11.3.14 Projecting obstructions over breezeways/air paths should be avoided to minimise wind blockage. For urban canyons, massive elevated road structures aligned by tall buildings which could create air stagnant spaces below should be avoided. Projecting signboards should be vertical type instead of horizontal type, especially in areas with high pedestrian activities (Figure 54).

(7) Cool Materials

11.3.15 Cool materials, which are characterised by high solar reflectivity and/or high emissivity, should be used in the pavements, streets and building facades to decrease absorption of solar radiation. For streets, the use of asphalt with a high percentage of white aggregates should be considered. Cool sinks like trees and water body should also be provided, where appropriate.

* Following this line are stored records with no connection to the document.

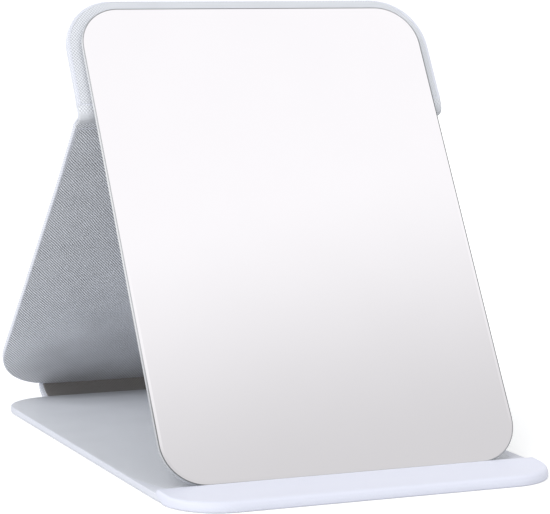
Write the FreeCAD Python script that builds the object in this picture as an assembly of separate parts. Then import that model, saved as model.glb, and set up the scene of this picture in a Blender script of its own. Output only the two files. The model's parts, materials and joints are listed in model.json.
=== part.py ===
import FreeCAD, Part
import math
import os

# A folding table mirror. One glass mirror is fixed to the top of a soft cover, and the cover
# folds in three: a base that lies on the table, a rear panel that leans on the base's back edge
# through a narrow spine, and an upper panel that carries the mirror. Standing, the mirror's foot
# rests on the base just behind a raised hem. Opened out, base, rear and upper panels lie flat.
#
# Millimetres. X runs across the mirror, Y from the front of the base to its rear, Z up. The
# origin is the middle of the base's underside, on the table.

# ---- mirror ----
GLASS_WIDTH = 146.0
GLASS_HEIGHT = 199.0
GLASS_THICK = 1.8
GLASS_CORNER = 17.0
GLASS_BEVEL = 0.5
BACKING_THICK = 1.0
BACKING_INSET = 2.0
TAPE_THICK = 0.6
TAPE_LENGTH = 120.0
TAPE_WIDTH = 12.0
TAPE_SETBACK = 12.0  # the upper strip's middle, down from the free edge of the upper panel
TAPE_SPACING = 18.0  # middle to middle of the two strips

# ---- layers of a cover panel, from its outside to its inside ----
SKIN = 0.7
FOAM = 0.4
BOARD = 1.3
LINING = 0.5
EDGE_ROUND = 1.0  # of the outer skin, where it turns round the panel's edge
INNER_FIT = 0.15  # round each sheet inside the skin's rim

# ---- cover ----
BORDER = 4.6  # of the upper panel past the glass's sides
HEAD_BORDER = 5.4  # of the upper panel past the glass's top
UPPER_LENGTH = 48.6  # of the upper panel, from the apex fold to its free edge
REAR_CORNER = 25.0  # of the rear panel, beside the spine
HEM_DEPTH = 28.0
HEM_FOAM = 0.5
HEM_SKIN = 0.6
SPINE_LENGTH = 10.4  # from fold to fold
SPINE_INSET = 21.6  # from the panels' sides to the spine's ends
SPINE_SHEET = 0.8  # each of the spine's two sheets
CREASE_THICK = 1.6  # of the two sheets together, where they cross the apex fold with no board

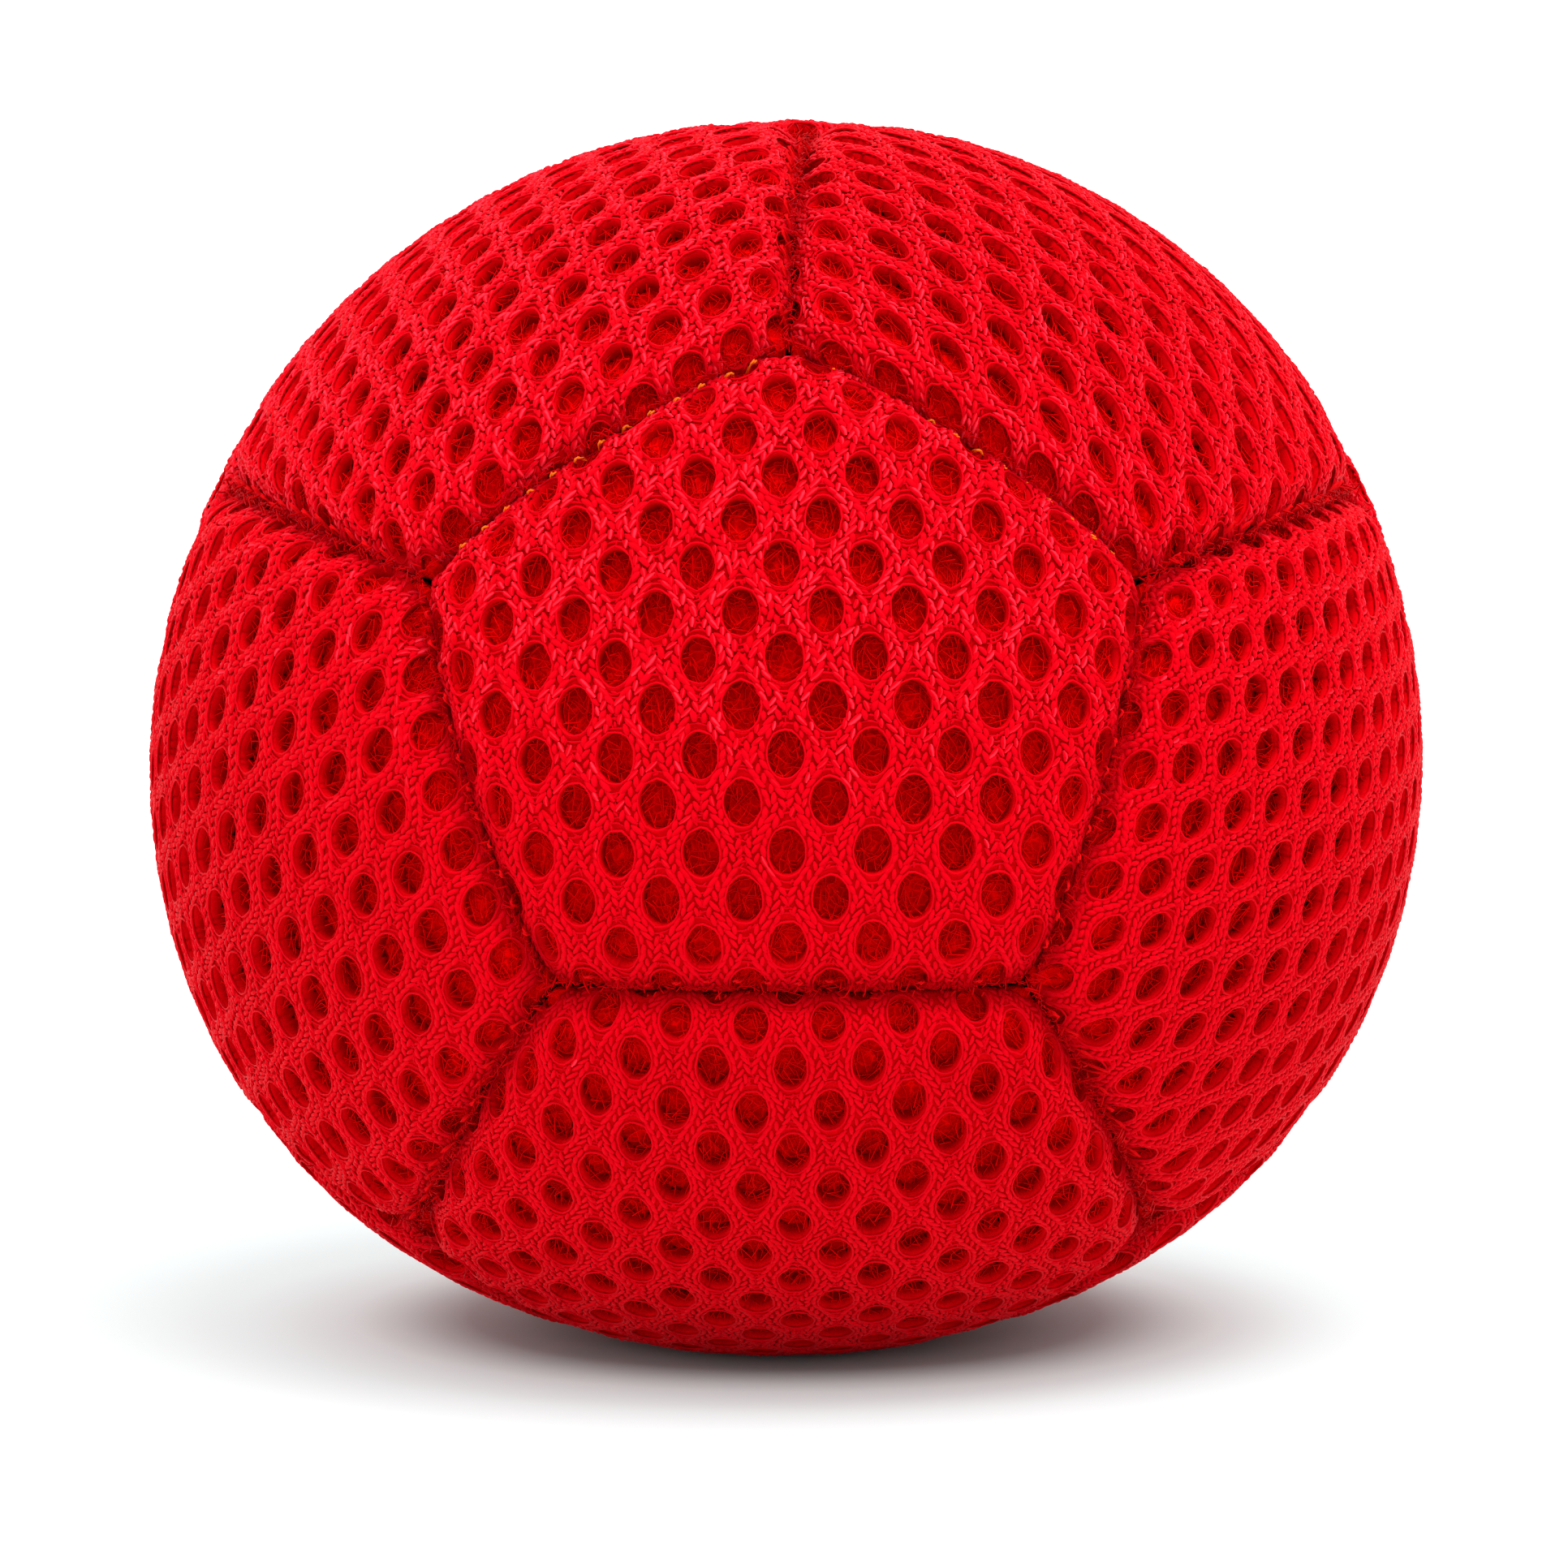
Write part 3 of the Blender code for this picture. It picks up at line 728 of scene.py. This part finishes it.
def makeLegs(panel):  # flat runs of the legs, what makes each one differ, plumpness and half width
    course = panel.pitchY / knit["courses"]
    reach = cloth["reach"] * knit["reachShare"]
    countX, countY = int(reach / panel.pitchX), int(reach / course)
    column, line, leg, hand = (part.ravel() for part in np.meshgrid(
        np.arange(-countX, countX + 1), np.arange(-countY, countY + 1),
        np.arange(knit["legs"]), (-1, 1), indexing="ij"))
    middleY = (line + 0.5 * (leg % 2)) * course
    middleX, width = strandX(panel, hand, leg, middleY)
    middle = np.stack((middleX + panel.shiftX + column * panel.pitchX, middleY + panel.shiftY), axis=-1)
    plump = plumpness(panel, middle)
    beside = 1 - smooth(*knit["besideShare"], beyondRim(panel, middle) / width)
    rough = rng.normal(0, 1, (len(leg), 5)) * between(knit["wander"], plump)[:, None]
    along = np.linspace(-0.5, 0.5, knit["steps"])
    length = ofThree(knit["lengthShares"], beside, plump) * (1 + rough[:, 4] * knit["lengthWander"])
    y = middleY[:, None] + course * (rough[:, :1] * knit["placeWander"] + along * length[:, None])
    x, width = strandX(panel, hand[:, None], leg[:, None], y)
    leaning = rough[:, 1] * knit["leanWander"] * (1 - knit["besideCalm"] * beside)
    tilt = np.where(leg % 2 == 0, 1, -1) * hand * ofThree(knit["leanShares"], beside, plump) + leaning
    x = x + tilt[:, None] * width * along + rough[:, 2:3] * width * knit["sideWander"]
    flat = np.stack((x + panel.shiftX + column[:, None] * panel.pitchX, y + panel.shiftY), axis=-1)
    keep = keptLegs(panel, middle)
    halfWidth = width * ofThree(knit["halfWidthShares"], beside, plump)
    return flat[keep], rough[keep], plump[keep], halfWidth[keep]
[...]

12. Air Ventilation Assessment

back to content
12.1 To aid planning and design for better air ventilation through the city fabric, an advisory framework for the methodology to undertake air  ventilation assessment has been recommended in the AVA Study and  outlined in a Technical Guide for Air Ventilation Assessment Developments  in Hong Kong. This Technical Guide is downloadable from Planning  Department's homepage http://www.pland.gov.hk. Air ventilation  assessment could help comparison of air ventilation impacts of design  options and to identify potential problem areas for design improvement.  Wind tunnel is recommended as the tool for carrying out air ventilation  assessment. For details of the methodology, reference could be made to  the Technical Guide.

13. Conclusion

back to content
13.1 The urban design guidelines established in this chapter promote urban  design and air ventilation in the planning and design process among other considerations. To improve the quality of our life, the community should  be encouraged to appreciate the benefits of urban design as well as the  broader environmental, economic and social implications so as to lend  their support. In effect, the success in making Hong Kong an international  city of world prominence not only requires Government's initiatives in  public projects, but also relies on support from the industry stakeholders  and community throughout the development process.